**EXERCISE DETAILS:** Repeat exactly, and only, the lines from the one that contains "soil and crown." through the one that contains "obj.parent = None", both ends included.
________
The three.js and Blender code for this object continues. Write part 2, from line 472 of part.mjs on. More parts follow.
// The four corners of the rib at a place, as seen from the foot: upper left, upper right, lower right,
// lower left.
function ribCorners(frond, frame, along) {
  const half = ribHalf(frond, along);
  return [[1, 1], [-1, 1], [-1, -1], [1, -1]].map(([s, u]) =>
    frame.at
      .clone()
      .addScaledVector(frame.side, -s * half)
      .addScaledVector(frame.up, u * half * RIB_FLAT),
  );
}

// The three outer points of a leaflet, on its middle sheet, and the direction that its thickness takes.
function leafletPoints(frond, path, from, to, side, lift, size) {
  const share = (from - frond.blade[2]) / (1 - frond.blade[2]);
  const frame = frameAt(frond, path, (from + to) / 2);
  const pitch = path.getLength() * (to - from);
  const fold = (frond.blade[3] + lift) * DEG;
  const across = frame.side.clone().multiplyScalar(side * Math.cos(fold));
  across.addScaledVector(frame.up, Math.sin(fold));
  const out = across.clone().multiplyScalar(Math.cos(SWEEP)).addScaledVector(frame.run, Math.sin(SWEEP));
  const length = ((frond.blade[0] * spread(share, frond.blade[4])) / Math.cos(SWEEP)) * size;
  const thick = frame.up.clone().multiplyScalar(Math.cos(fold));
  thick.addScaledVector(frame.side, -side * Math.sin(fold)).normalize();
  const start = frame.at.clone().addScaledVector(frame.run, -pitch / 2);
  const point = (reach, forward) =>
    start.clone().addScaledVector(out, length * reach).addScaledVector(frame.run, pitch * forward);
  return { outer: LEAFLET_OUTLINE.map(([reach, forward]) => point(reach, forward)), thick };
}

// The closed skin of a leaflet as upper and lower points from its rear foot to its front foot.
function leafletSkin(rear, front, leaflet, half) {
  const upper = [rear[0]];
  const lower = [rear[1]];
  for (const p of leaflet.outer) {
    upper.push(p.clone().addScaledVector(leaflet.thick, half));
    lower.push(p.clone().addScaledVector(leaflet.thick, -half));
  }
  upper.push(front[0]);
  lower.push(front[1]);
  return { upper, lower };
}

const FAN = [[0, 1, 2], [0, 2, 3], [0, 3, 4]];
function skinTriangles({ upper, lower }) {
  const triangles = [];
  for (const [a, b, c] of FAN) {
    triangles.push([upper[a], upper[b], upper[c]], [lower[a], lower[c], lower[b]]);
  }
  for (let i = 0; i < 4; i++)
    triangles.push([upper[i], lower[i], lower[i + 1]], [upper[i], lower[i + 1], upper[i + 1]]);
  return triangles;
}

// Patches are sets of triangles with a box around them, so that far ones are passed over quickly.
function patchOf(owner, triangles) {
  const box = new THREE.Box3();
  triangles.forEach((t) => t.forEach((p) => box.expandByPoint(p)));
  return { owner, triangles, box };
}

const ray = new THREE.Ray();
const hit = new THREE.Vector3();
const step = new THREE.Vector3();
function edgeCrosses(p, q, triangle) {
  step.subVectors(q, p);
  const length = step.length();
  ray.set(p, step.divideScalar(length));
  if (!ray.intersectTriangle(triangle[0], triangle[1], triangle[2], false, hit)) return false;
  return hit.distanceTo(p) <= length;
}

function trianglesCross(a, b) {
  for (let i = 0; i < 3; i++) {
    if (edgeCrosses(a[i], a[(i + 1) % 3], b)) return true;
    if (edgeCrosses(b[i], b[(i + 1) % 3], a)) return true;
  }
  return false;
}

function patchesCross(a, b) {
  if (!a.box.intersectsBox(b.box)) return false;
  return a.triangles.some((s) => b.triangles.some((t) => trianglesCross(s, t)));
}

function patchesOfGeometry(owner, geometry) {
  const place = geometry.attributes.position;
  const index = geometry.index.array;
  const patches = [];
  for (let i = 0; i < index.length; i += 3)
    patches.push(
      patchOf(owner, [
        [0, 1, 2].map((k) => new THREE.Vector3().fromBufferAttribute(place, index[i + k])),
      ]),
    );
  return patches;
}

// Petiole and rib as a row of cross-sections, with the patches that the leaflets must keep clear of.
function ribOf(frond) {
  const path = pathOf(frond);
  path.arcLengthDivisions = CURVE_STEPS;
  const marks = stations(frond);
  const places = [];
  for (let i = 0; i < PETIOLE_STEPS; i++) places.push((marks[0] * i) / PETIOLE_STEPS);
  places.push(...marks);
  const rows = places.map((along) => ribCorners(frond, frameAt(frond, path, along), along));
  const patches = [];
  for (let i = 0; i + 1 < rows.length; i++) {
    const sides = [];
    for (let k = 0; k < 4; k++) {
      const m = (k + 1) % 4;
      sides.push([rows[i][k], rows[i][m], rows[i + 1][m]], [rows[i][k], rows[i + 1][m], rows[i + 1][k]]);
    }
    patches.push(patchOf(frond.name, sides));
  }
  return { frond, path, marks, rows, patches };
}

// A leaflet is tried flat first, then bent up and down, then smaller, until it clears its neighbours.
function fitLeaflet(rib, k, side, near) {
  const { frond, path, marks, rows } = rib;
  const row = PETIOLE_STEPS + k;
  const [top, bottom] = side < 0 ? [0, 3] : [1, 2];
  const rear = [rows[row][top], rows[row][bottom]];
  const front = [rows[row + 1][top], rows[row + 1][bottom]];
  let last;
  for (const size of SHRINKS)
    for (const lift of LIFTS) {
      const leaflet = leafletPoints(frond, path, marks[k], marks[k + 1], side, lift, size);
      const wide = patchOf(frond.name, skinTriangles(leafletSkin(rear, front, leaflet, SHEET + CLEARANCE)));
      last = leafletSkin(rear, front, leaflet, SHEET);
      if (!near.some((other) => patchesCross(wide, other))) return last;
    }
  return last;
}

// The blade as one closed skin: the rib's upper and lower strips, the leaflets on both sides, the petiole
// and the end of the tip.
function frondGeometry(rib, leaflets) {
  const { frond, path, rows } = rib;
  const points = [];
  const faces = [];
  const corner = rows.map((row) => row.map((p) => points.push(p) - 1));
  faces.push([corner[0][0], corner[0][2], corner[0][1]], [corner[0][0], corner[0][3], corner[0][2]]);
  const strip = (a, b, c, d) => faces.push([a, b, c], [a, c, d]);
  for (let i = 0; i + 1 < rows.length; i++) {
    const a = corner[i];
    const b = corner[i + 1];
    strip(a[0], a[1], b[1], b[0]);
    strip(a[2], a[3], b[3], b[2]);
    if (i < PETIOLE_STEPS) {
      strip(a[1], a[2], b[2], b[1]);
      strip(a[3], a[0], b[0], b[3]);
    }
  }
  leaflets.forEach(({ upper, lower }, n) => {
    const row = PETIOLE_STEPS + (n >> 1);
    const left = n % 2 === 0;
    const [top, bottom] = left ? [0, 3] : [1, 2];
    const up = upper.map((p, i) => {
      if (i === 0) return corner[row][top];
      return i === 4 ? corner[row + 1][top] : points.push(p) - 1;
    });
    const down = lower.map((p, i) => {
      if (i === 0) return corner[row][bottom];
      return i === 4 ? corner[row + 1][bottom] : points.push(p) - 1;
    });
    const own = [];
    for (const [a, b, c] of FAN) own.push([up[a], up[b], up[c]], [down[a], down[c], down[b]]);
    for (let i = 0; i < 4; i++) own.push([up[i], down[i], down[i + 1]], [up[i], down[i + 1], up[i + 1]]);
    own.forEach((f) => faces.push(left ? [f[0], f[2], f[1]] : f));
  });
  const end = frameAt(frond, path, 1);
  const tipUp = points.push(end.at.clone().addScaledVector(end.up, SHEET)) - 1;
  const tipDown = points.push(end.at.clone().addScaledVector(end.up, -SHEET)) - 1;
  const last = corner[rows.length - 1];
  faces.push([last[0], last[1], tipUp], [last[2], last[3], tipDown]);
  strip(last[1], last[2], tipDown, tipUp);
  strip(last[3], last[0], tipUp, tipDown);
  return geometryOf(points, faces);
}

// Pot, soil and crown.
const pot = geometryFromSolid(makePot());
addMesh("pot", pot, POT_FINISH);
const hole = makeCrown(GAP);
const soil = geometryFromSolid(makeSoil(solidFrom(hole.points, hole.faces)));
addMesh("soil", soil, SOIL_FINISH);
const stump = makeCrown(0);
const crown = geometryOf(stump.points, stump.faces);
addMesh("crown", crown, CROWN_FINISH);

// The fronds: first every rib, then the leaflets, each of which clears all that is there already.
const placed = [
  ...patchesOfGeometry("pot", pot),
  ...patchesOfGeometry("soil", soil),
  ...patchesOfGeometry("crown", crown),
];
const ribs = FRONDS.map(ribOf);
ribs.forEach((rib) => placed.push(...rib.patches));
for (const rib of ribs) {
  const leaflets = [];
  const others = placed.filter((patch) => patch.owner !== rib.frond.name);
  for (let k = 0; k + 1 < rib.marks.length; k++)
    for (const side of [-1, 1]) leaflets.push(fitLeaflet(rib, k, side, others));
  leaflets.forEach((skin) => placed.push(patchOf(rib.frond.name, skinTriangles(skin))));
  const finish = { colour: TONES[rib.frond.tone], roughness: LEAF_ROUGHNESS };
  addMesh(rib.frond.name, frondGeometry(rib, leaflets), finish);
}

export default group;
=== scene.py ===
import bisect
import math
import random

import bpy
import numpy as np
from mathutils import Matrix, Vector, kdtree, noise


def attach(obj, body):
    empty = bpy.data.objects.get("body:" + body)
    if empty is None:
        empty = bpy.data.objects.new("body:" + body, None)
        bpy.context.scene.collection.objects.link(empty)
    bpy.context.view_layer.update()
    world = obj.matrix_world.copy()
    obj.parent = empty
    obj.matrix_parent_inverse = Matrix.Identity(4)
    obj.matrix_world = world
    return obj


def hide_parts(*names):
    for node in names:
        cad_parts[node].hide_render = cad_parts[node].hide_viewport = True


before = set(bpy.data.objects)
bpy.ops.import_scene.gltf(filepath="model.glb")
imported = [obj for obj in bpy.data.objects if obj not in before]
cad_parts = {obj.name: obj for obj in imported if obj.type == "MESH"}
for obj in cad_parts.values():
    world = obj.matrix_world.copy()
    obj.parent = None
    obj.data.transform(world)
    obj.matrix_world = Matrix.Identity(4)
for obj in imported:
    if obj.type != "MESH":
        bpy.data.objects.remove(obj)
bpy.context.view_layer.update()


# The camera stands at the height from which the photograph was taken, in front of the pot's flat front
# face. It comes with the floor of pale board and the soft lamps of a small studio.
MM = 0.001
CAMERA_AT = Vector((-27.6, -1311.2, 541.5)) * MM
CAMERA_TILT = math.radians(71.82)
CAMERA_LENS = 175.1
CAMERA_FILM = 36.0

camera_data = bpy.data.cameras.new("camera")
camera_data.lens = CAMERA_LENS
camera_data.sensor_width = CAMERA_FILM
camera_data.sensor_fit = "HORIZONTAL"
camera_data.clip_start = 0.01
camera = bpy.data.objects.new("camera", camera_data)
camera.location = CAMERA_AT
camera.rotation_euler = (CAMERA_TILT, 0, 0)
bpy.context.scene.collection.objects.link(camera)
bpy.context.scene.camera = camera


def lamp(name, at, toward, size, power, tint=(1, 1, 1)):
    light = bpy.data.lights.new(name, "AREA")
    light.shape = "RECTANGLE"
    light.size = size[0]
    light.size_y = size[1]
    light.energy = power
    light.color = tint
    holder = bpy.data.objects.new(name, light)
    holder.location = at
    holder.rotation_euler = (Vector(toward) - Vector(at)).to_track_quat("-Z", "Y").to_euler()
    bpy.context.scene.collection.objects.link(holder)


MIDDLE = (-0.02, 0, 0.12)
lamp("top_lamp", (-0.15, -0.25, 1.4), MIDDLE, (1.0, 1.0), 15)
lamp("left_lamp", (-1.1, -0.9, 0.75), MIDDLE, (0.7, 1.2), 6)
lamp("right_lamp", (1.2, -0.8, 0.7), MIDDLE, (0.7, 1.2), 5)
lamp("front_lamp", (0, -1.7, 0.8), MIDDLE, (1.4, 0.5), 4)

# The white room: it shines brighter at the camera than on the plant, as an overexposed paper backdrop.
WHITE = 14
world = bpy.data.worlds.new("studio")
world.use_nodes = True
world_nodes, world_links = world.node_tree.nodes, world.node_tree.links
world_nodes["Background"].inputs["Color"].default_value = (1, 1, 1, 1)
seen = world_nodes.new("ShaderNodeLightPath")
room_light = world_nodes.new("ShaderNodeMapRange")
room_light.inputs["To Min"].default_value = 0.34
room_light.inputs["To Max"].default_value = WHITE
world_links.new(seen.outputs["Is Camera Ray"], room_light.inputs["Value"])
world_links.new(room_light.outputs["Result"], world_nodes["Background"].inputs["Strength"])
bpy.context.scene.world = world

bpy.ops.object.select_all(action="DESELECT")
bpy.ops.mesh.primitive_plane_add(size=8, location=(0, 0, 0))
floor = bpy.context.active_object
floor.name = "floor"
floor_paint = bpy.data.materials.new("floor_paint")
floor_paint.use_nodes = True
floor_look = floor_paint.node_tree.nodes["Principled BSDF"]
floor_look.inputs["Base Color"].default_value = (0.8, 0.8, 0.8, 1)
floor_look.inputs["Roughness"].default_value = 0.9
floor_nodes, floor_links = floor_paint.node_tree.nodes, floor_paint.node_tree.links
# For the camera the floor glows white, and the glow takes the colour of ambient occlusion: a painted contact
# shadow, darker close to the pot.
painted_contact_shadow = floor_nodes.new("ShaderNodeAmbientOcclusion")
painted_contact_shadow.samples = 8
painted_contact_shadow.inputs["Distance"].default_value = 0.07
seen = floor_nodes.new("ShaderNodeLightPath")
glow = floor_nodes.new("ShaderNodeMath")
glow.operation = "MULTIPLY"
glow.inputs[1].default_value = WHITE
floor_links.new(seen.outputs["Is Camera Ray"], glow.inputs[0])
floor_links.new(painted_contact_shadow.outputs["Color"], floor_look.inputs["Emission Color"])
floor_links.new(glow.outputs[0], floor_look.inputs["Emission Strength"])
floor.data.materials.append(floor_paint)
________
**RESPONSE FOR THIS EXERCISE:**
// Pot, soil and crown.
const pot = geometryFromSolid(makePot());
addMesh("pot", pot, POT_FINISH);
const hole = makeCrown(GAP);
const soil = geometryFromSolid(makeSoil(solidFrom(hole.points, hole.faces)));
addMesh("soil", soil, SOIL_FINISH);
const stump = makeCrown(0);
const crown = geometryOf(stump.points, stump.faces);
addMesh("crown", crown, CROWN_FINISH);

// The fronds: first every rib, then the leaflets, each of which clears all that is there already.
const placed = [
  ...patchesOfGeometry("pot", pot),
  ...patchesOfGeometry("soil", soil),
  ...patchesOfGeometry("crown", crown),
];
const ribs = FRONDS.map(ribOf);
ribs.forEach((rib) => placed.push(...rib.patches));
for (const rib of ribs) {
  const leaflets = [];
  const others = placed.filter((patch) => patch.owner !== rib.frond.name);
  for (let k = 0; k + 1 < rib.marks.length; k++)
    for (const side of [-1, 1]) leaflets.push(fitLeaflet(rib, k, side, others));
  leaflets.forEach((skin) => placed.push(patchOf(rib.frond.name, skinTriangles(skin))));
  const finish = { colour: TONES[rib.frond.tone], roughness: LEAF_ROUGHNESS };
  addMesh(rib.frond.name, frondGeometry(rib, leaflets), finish);
}

export default group;
=== scene.py ===
import bisect
import math
import random

import bpy
import numpy as np
from mathutils import Matrix, Vector, kdtree, noise


def attach(obj, body):
    empty = bpy.data.objects.get("body:" + body)
    if empty is None:
        empty = bpy.data.objects.new("body:" + body, None)
        bpy.context.scene.collection.objects.link(empty)
    bpy.context.view_layer.update()
    world = obj.matrix_world.copy()
    obj.parent = empty
    obj.matrix_parent_inverse = Matrix.Identity(4)
    obj.matrix_world = world
    return obj


def hide_parts(*names):
    for node in names:
        cad_parts[node].hide_render = cad_parts[node].hide_viewport = True


before = set(bpy.data.objects)
bpy.ops.import_scene.gltf(filepath="model.glb")
imported = [obj for obj in bpy.data.objects if obj not in before]
cad_parts = {obj.name: obj for obj in imported if obj.type == "MESH"}
for obj in cad_parts.values():
    world = obj.matrix_world.copy()
    obj.parent = None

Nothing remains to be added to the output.